In many situations, the families have exhausted all possible leads and so require support to continue the search for their relatives. Thanks to the vast geographic coverage of the Family Links Network, our long-standing expertise on the matter, our unique access to places where others may not be present, and our privileged dialogue with states, non-state armed groups and other key stakeholders, we have been able to clarify the fate and whereabouts of thousands of missing persons and provide answers to their families.

In general, the most difficult people to trace are those who go missing across borders. In such cases, even the smallest of clues cannot be overlooked. As the families themselves lose contact with each other, individual members might approach different ICRC delegations or National Red Cross or Red Crescent Societies, or even other organizations and entities.

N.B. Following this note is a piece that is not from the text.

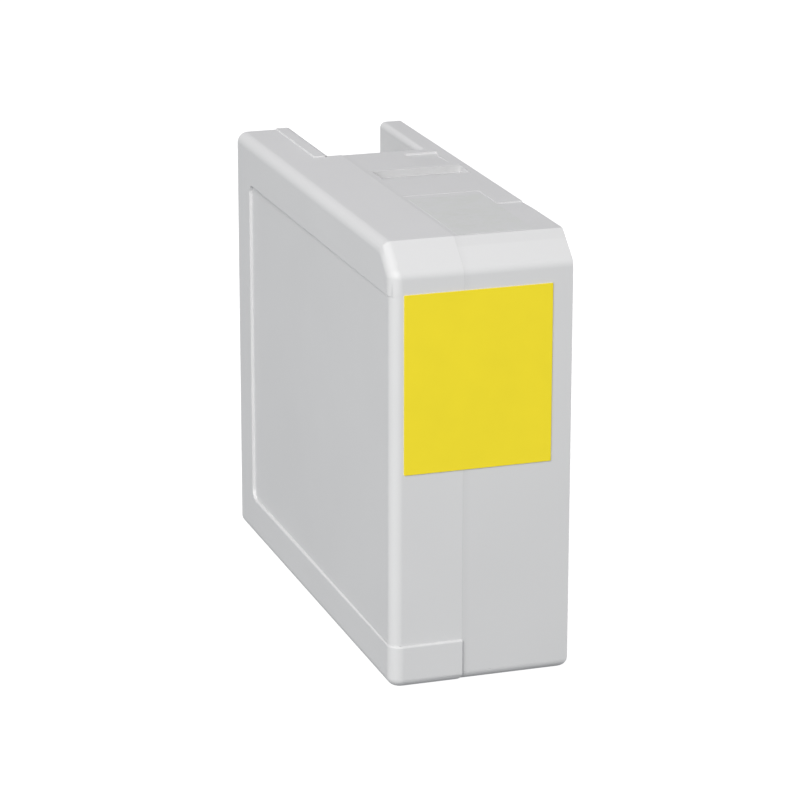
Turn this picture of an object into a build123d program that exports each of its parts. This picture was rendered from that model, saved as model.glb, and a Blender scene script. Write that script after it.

This makes it difficult for our teams to establish the connections: case workers who only have access to a limited number of databases must constantly cross-check with colleagues in other ICRC delegations or National Societies to identify potential matches. Each database may hold a clue to locating the missing person, but how can we possibly search everything and still maintain data security and adhere to data protection laws and standards?

This year, to help solve more cases, the CTA launched a new digital technology, known as Missing Persons Digital Matching (MPDM). This powerful search engine employs artificial intelligence, facial recognition and advanced algorithms, to cross check and match data between different unconnected data sources. MPDM is capable of tapping into numerous internal and external data sources , including those in other geographic locations or owned by other organizations (such as ICRC’s own delegations databases, but also the UNHCR, IOM, MSF and others)  allowing case workers to broaden the extent of their searches, which increases the chances of finding potential matches. MPDM automates some parts of the laborious data-matching process by enabling quick cross-checking and matching of data, a previously impossible dream.

The owner of each database remains in control of their data, deciding on the extent to which they wish to release information regarding any “matches” to another party. The collaborative possibilities are exciting, and we already have a few early success stories.

By working closely with the ICRC’s data protection office, the developers were able to create a tool that ensures the protection of the data of the people concerned, as well as compliance with data protection rules. Florence Anselmo, head of the CTA, explains, “Sharing data with different stakeholders is always a challenge when it comes to data protection. The data are often very sensitive and cannot be shared indiscriminately. With MPDM, we are able to compare data without sharing them, thereby protecting people’s data and remaining compliant with our strict data protection rules, regulations and principles, as well as those of other organizations.”

The ICRC delegation in Egypt was the first to use the new tool – to look for a missing person whom it suspected was in Libya. Surprisingly, however, the team received a “match” to a person whose information was in a database in Tunisia – a source it might never have searched without MPDM. As a result of this important clue, the team learned that the missing person had safely crossed to Italy. Though the team had not yet found the person, this was a promising step in its search. The Egypt delegation handles a heavy caseload of missing migrants and often has limited information to guide it in its search. MPDM offers a lot of hope to the delegation, helping it search for information on missing persons simultaneously across multiple databases and therefore improving the likelihood of locating those people.

The ICRC delegation in Egypt has also incorporated other technological resources into its daily work to complement the information already available and deal with an increasing number of unsolved cases of missing persons. Having performed a deep analysis of its caseload to better understand the root of the problem, the delegation quickly realized that when its teams meet families to open missing person cases, they don’t collect sufficient information about the location where the missing person ought to have been – often the first clue as to the person’s fate and whereabouts. Now, when collecting information from the family, the teams use maps and satellite images to identify precise locations, sometimes even the exact house. This has produced positive results, in the form of additional leads and more cases solved.

In addition, the delegation now engages with the families of missing persons as partners in the search process. Together, they reflect on the possible individuals, groups, associations or communities that may hold valuable information regarding where the missing person might be or the routes or locations they may have taken or passed through. The information gathered as a result facilitates the identification of further sources of information, and the ICRC team and the families of missing persons then decide together on the next steps.

These various simple ways to improve data collection and quality have proved extremely successful. Today, the Egypt delegation is solving four times as many cases of missing persons as before. This means it can provide answers to more families desperate for information about their missing loved ones, as well as, in some cases, arrange telephone calls or even family reunifications.